Little wonder that bankers like Panetta are looking to scapegoat cryptos, as Western leaders including Biden have attempted to frame Vladimir Putin for hyperinflation.
Cryptos might or might not have further to fall. But that has little to do with their lack of “intrinsic value” as a sector.
Many crypto projects are garbage. So are many other commercial endeavors.
But crypto as a sector embodies one of the most innovative tech developments of the current epoch.
It’s a new paradigm for creating and delivering software services—including some very innovative ones—and distributing rewards and opportunities for investment and participation in novel decentralized ways.
It’s software AND internet 3.0. Many believe that’s a pretty big deal.
The fact that there will be winners and losers, hardly makes the crypto sector unique. As always, participants should do their financial homework.
But central banks need to retain control over currency creation, and that’s the real message behind Panetta’s supposed concern for the masses. Governments want to continue to tax via the “back door”, by printing money to pay obligations, sucking the value out the currencies for locked in rubes who have to use those currencies to buy food, energy, shelter and so on.

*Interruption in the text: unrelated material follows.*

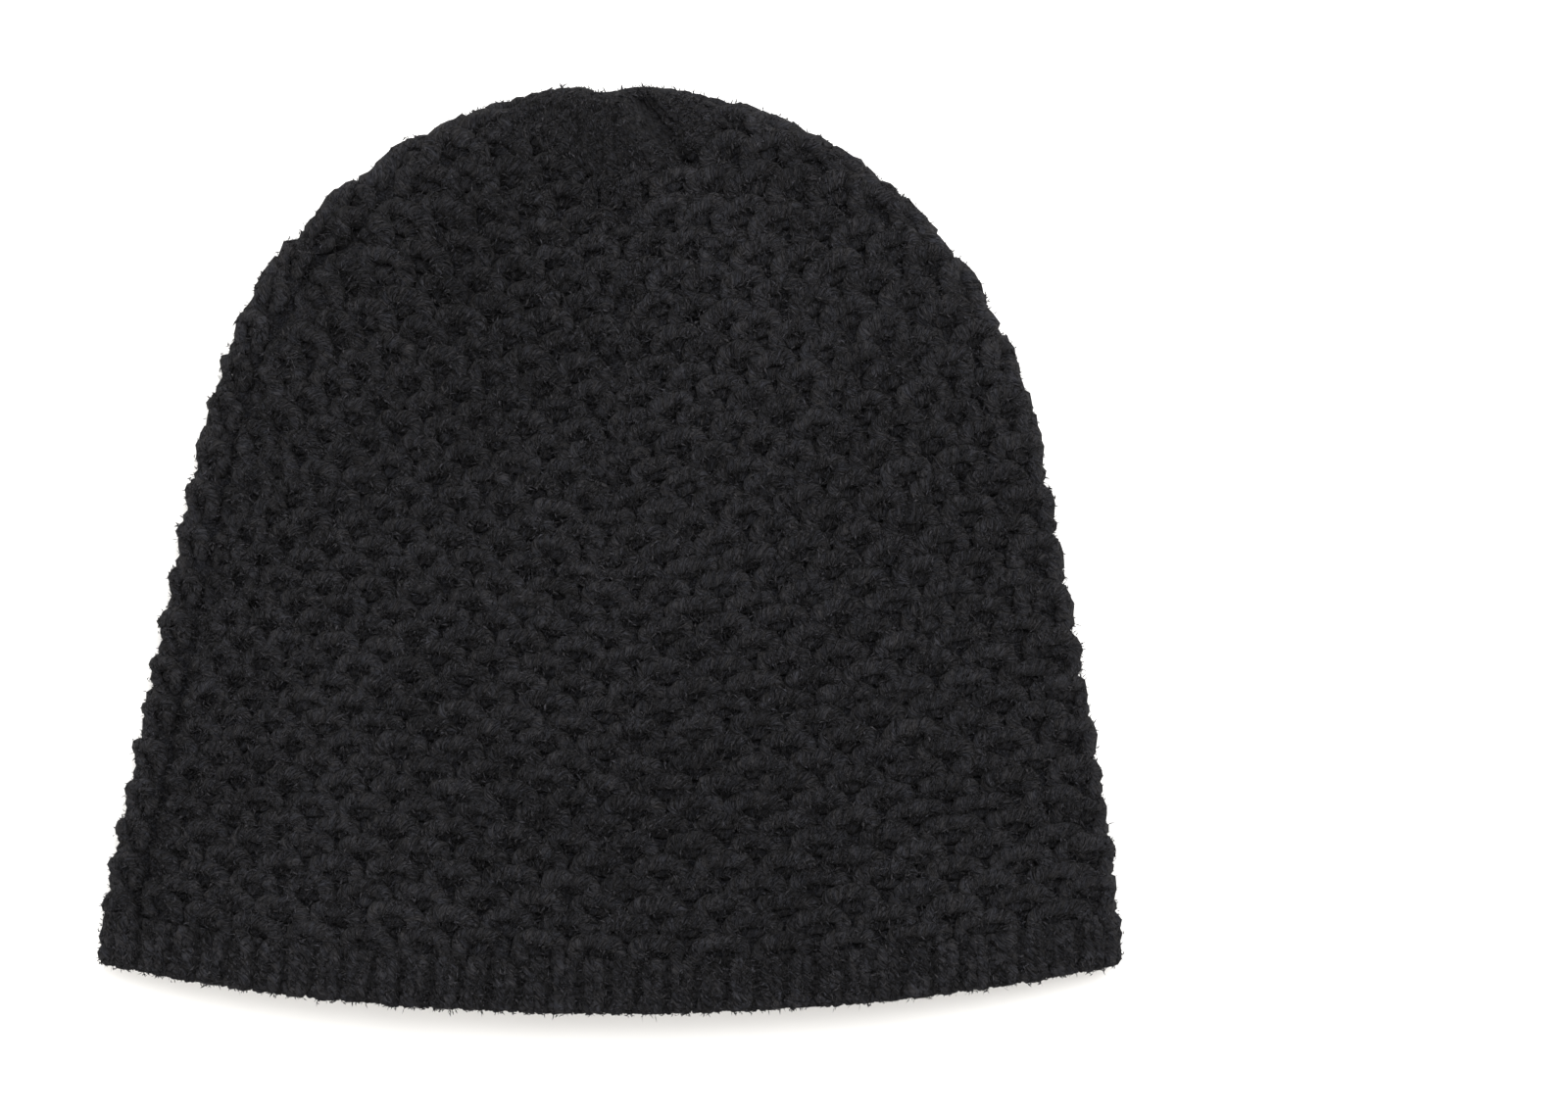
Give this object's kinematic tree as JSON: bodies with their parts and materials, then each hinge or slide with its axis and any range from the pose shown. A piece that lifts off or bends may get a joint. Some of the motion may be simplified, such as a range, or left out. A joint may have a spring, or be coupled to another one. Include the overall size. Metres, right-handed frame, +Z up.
{
  "type": "knit skull cap",
  "caption": "Close-fitting knit skull cap lying flat: hollow two-layer body of chunky honeycomb knit with a ribbed hem, an open mouth and a gathered crown.",
  "frame": {"origin": "centre of the bounding box, on the surface that the cap lies on", "axes": "+X across the cap from one side fold to the other, +Y from the open hem to the closed crown, +Z up from the surface"},
  "size_m": [0.2306, 0.2096, 0.0228],
  "materials": {
    "rib_knit": "matt charcoal-black wool, one by one rib",
    "honeycomb_knit": "matt charcoal-black wool, chunky honeycomb tuck stitch",
    "plain_knit": "matt charcoal-black wool, fine gathered plain knit"
  },
  "bodies": {
    "root": {"ribbed_hem": "rib_knit", "knit_body": "honeycomb_knit", "gathered_crown": "plain_knit"}
  },
  "joints": []
}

They know exactly what they’re doing, though they pretend to be lofty-minded technocrats just sincerely struggling to get the liquidity right. Kristalina Georgieva, head of the board at the International Monetary Fund (IMF), said at a CNBC event on 22 April:
“I think we are not paying sufficient attention to the law of unintended consequences. We take decisions with an objective in mind and rarely think through what may happen that is not our objective. And then we wrestle with the impact of it.
“Take any decision that is a massive decision, like the decision that we need to spend to support the economy. At that time, we did recognize that maybe too much money in circulation and too few goods, but didn’t really quite think through the consequences in a way that upfront would have informed better what we do.”
Meanwhile Panetta was attempting to shift focus at Columbia, not letting a crisis go to waste:
“So crypto-assets are speculative assets that can cause major damage to society. At present they derive their value mainly from greed, they rely on the greed of others and the hope that the scheme continues unhindered. Until this house of cards collapses, leaving people buried under their losses.”
The projection was strong, indeed, for a Euro region collapsing in war, demographically imploding, and bracing to be overrun (again) by North Africa and the Middle East. No wonder they need WWIII, and China’s proven brand of totalitarian control.